Lord of the Rings can fuck right off. I am fucking sick to death of Frodo and his stupid concerned little face, Gandalf's declarative speechifying and Sean Astin's irritating little lickspittle histrionics. My problem with Lord of the Rings is twofold: primarily the series' intolerable self importance: every overlong scene, every meaningful glare, every overwrought bar of the score that is so utterly satisfied with its grandness, its power, its unquestionable gift to the cinematic art, is profoundly irritating. Secondly, it's the squawking fans of the franchise that seem to rise up like some army of the nasal every time that you so much as hint that you don't have the comically tautological extended editions on repeat in your DVD player. If you're an especially rabid fan, you're probably already foaming at the mouth, confused and enraged that I should dare to desecrate the holiest of holies. You may even be blindly thrashing around your darkened bedroom recklessly knocking over your Warhammer figurines and tearing your World of Warcraft posters off the wall, as panic-stricken, you scrabble  through mountains of tattered copies of  Advanced Dungeons and Dragons manuals and H.P. Lovecraft novels in a futile attempt to make sense of this heresy. The Star Wars prequels that you've got hidden in that compartment at the back of your wardrobe are beginning to shake and moan eerily. Even now, across the land, mountains of tarot cards are being knocked over in blind fury, autographed boxsets of Deep Space Nine are being rent asunder by dozens of gnashing, halitosed teeth. Xbox controllers are smashed, dreamcatchers ripped from their hangings, dousing crystals shattered into plastic shards, and burning incense extinguished by an unstoppable wall of shrill bleating. All because most people have failed to realise that Lord of the Rings is claptrap.

This is honestly the first image that came up when I googled 'Lord of the Rings fanboy'.
All of which amuses and aggrieves me in equal measure because I honestly do not understand these films' astonishing popularity. I think the word 'pretentious' is over-used, but I also think the word 'wank' is probably quite underused so I'm going to compromise and call Lord of the Rings pretentious wank. I only ever made it about half way through the first half of the first book, and then gave up because I noticed a moth doing something more interesting. As a matter of fact, a moth doing nothing would be about as compelling as any given moment in Lord of The Rings because nothing ever happens in it. By the way, running across hilltops every other scene to bombastic music doesn't count, nor does stopping to have something to eat, and nor does the obligatory and entirely predictable third-act battle rendered on such a ludicrously grand scale that's impossible to actually care about anything other than the spectacle. There is basically no emotional development in Lord of the Rings. Oh, Frodo feels out of place when he gets back to Hobbitville after his boring adventure? Well, I'm glad you took nine hours to develop that, because I don't think I quite would have understood the existential ramifications of the human capacity to outgrow one's origins without nine hours of wandering around moping beforehand. The only character that is remotely interesting is Gollum, and even he's mostly rubbish.
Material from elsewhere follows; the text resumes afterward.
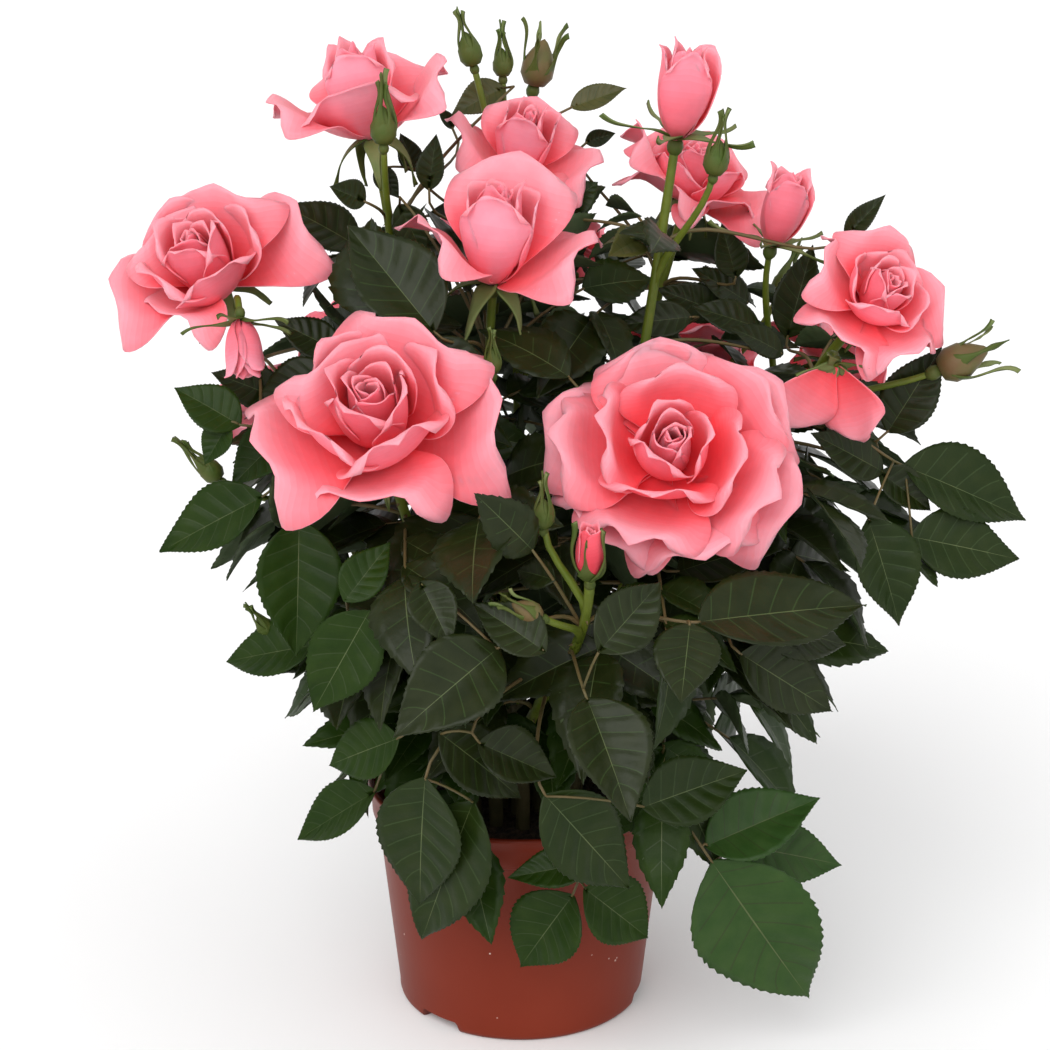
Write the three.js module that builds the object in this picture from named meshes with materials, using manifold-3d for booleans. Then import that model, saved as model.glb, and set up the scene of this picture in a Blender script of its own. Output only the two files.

Don't even get me started on the notion that Lord of the Rings is any kind of serious, important cinema. No. Now, under normal circumstances I'm prepared to accept the significance of any old trash, given its social and cultural context. Even the risible Twilight, as searingly atrocious as it is, is still important as a cultural phenomenon. And so it is with Lord of the Rings. Yes, you can bang on all you like about its incredible popularity, and its profound influence of fantasy literature and related media. In fact, do bang on about that, I'm sure it would make for a really interesting analysis of contemporary fantasy sub-cultures. But don't, for Christ's sake, try to tell me that LotR is anything other than exceptionally well made exploitation cinema. Yeah, I'm aware that I said it's exceptionally well made. Only a fool would deny that Jackson's adaptations are extremely technically proficient, but that doesn't mean that they're either enjoyable or meaningful as narratives. Look, before you choke on your tongue again: I like trash. I like films with titles like Frankenstein Meets the Wolfman, and House of Dracula, but I'm not about to argue that they're an authentic exploration of the human condition. And don't give me any of that crap about Tolkien 'creating a whole new world' or inventing new languages. Star Trek did that for decades, and the more that series became obsessed over inconsequential minutiae and pseudo-philosophy, the worse it became. Brevity is the soul of wit, and Tolkien would have been better served developing recognisable, fully dimensional characters instead of figuring out how to render Elvish verbs in the perfect tense, or the difference between an ogre and a troll. Who honestly cares about this stuff? How does it make the story more compelling, or meaningful, or exciting? It's all just fluff, spun to fill the gaps left by a boring story and largely uninteresting characters. 


I told you he was rubbish.


Ironically, Jackson was a perfect director for this material precisely because he's an exploitation director: his early films Braindead and Bad Taste deliver exactly what you'd expect, and his last major film was a very good, if bloated and sentimental, remake of one of cinema's greatest exploitation movies of all time, King Kong. Lord of the Rings is an exploitation film with a huge budget, and that's it, regardless of what the legions of fanboys say. And you know what? For those of you that enjoy this particular brand of schlock, I say fill your boots! I like shite too, so enjoy, if that's how you get your kicks. For the more vocal fans, I don't want to be rude, but please, will you just shut up about how great Lord of the Rings is? There are so, so many more insightful, exciting and better-written films out there that it truly boils my piss when I hear for the ten thousandth time that Lord of the Rings is someone's favourite film. How is that even possible? Have they not seen any other films? Just watch Harry Potter instead. It's miles better.